» **DATASET SECTION**
============
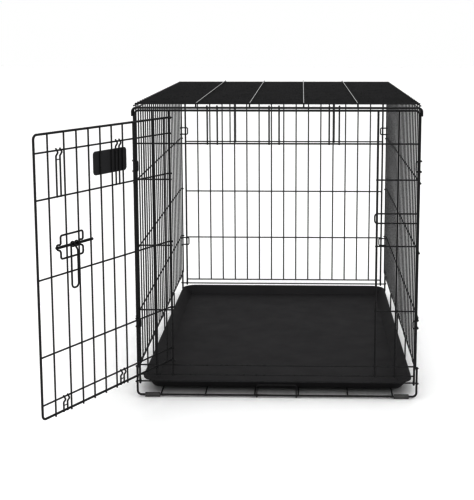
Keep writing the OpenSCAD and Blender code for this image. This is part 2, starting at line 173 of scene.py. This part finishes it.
world = bpy.data.worlds.new("studio")
bpy.context.scene.world = world
world.use_nodes = True
sky = world.node_tree
background = sky.nodes["Background"]
background.inputs["Color"].default_value = (1, 1, 1, 1)
direction = sky.nodes.new("ShaderNodeTexCoord")
axes = sky.nodes.new("ShaderNodeSeparateXYZ")
level = sky.nodes.new("ShaderNodeMapRange")
level.inputs["From Min"].default_value, level.inputs["From Max"].default_value = ROOM_EDGES
level.inputs["To Min"].default_value = ROOM_LEVEL
level.inputs["To Max"].default_value = BACKDROP_LEVEL
sky.links.new(direction.outputs["Generated"], axes.inputs["Vector"])
sky.links.new(axes.outputs["Y"], level.inputs["Value"])
sky.links.new(level.outputs["Result"], background.inputs["Strength"])


def area_light(name, place, target, size, power):
    """A soft rectangular light at a place, aimed at a target."""
    data = bpy.data.lights.new(name, "AREA")
    data.shape = "RECTANGLE"
    data.size, data.size_y = size
    data.energy = power
    light = bpy.data.objects.new(name, data)
    light.location = place
    light.rotation_euler = (Vector(target) - Vector(place)).to_track_quat("-Z", "Y").to_euler()
    bpy.context.scene.collection.objects.link(light)


area_light("key", (0.3, -0.4, 3.4), (0, -0.1, 0.2), (2.6, 2.2), 10)
area_light("front_fill", (0.2, -4.2, 1.3), (0, -0.5, 0), (3, 1.4), 22)

# One broad source, overhead and a little towards the camera, lights the whole floor evenly.
ceiling_data = bpy.data.lights.new("ceiling", "SUN")
ceiling_data.energy = CEILING_ENERGY
ceiling_data.angle = CEILING_SPREAD
ceiling = bpy.data.objects.new("ceiling", ceiling_data)
ceiling.rotation_euler = (CEILING_TILT, 0, 0)
bpy.context.scene.collection.objects.link(ceiling)

# ---- Camera ----

# The camera's place and turn, its lens, and its shift for a picture that is cut off centre.
CAMERA_PLACE = (0.0614, -3.1702, 0.9384)
YAW = -0.02965
PITCH = -0.15680
ROLL = -0.00087
SENSOR = 36.0                   # mm
LENS = 82.42785                 # mm
SHIFT = (-0.0689873, -0.1168776)
TONE_GAMMA = 0.51               # deepens the thin wires' half tones

forward = Vector((math.sin(YAW) * math.cos(PITCH), math.cos(YAW) * math.cos(PITCH), math.sin(PITCH)))
right = Vector((math.cos(YAW), -math.sin(YAW), 0))
up = right.cross(forward)
right, up = (
    right * math.cos(ROLL) + up * math.sin(ROLL),
    up * math.cos(ROLL) - right * math.sin(ROLL),
)
camera_data = bpy.data.cameras.new("camera")
camera = bpy.data.objects.new("camera", camera_data)
bpy.context.scene.collection.objects.link(camera)
camera.matrix_world = Matrix.Translation(CAMERA_PLACE) @ Matrix((right, up, -forward)).transposed().to_4x4()
camera_data.sensor_fit = "HORIZONTAL"
camera_data.sensor_width = SENSOR
camera_data.lens = LENS
camera_data.shift_x, camera_data.shift_y = SHIFT
camera_data.clip_end = 100
bpy.context.scene.camera = camera
bpy.context.scene.view_settings.view_transform = "Standard"
bpy.context.scene.view_settings.gamma = TONE_GAMMA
============
» **TASK TO CARRY OUT**
Copy down every line of the material above that includes the string "scene".

» **PROBLEM SOLUTION**
Keep writing the OpenSCAD and Blender code for this image. This is part 2, starting at line 173 of scene.py. This part finishes it.
bpy.context.scene.world = world
    bpy.context.scene.collection.objects.link(light)
bpy.context.scene.collection.objects.link(ceiling)
bpy.context.scene.collection.objects.link(camera)
bpy.context.scene.camera = camera
bpy.context.scene.view_settings.view_transform = "Standard"
bpy.context.scene.view_settings.gamma = TONE_GAMMA